Engineering materials, such as Nylon, PETG, PA, or TPU and high-performance thermoplastics like PEEK or PEI are also available, but often limited to selected professional FDM printers that support them.

FDM filaments and blends offer various color options. (source: All3DP.com)

SLA resin materials have the benefit of a wide range of formulation configurations: they can be soft or hard, heavily filled with additives like glass and ceramic, or imbued with mechanical properties like high heat deflection temperature or impact resistance.
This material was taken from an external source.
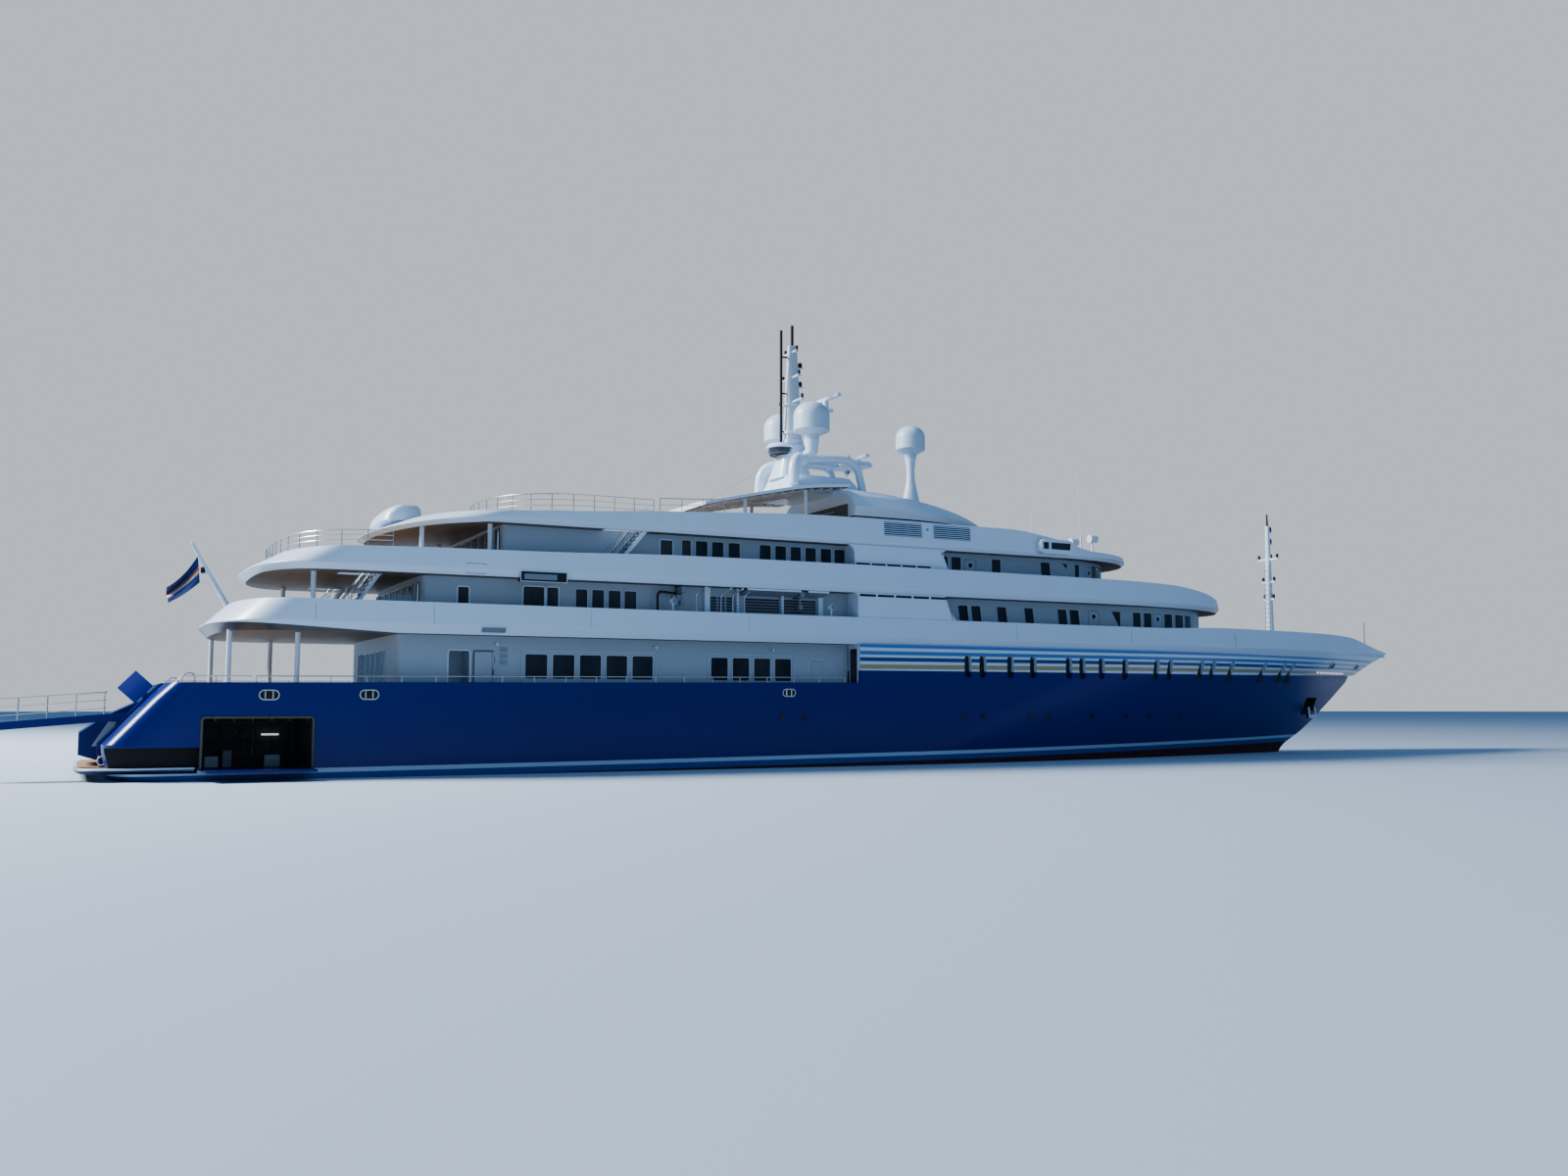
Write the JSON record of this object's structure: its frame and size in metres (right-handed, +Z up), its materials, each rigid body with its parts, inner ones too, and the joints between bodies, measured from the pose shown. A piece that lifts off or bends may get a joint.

Various resin formulations offer a wide range of optical, mechanical, and thermal properties to match those of standard, engineering, and industrial thermoplastics.

SLA 3D printers offer diverse materials for engineering and manufacturing applications.

In some cases, it’s this combination of versatility and functionality that leads to companies to initially bring SLA 3D printing in-house. After finding one application solved by a specific functional material, it’s usually not long before more possibilities are uncovered, and the printer becomes a tool for leveraging the diverse capabilities of various materials.

Some material properties that are unique to SLA include:

SLA is the only 3D printing technique that can produce transparent parts on the desktop. Ideal for getting visibility into complex assemblies, (micro)fluidics, mold making, optics, lighting, and any parts requiring translucency.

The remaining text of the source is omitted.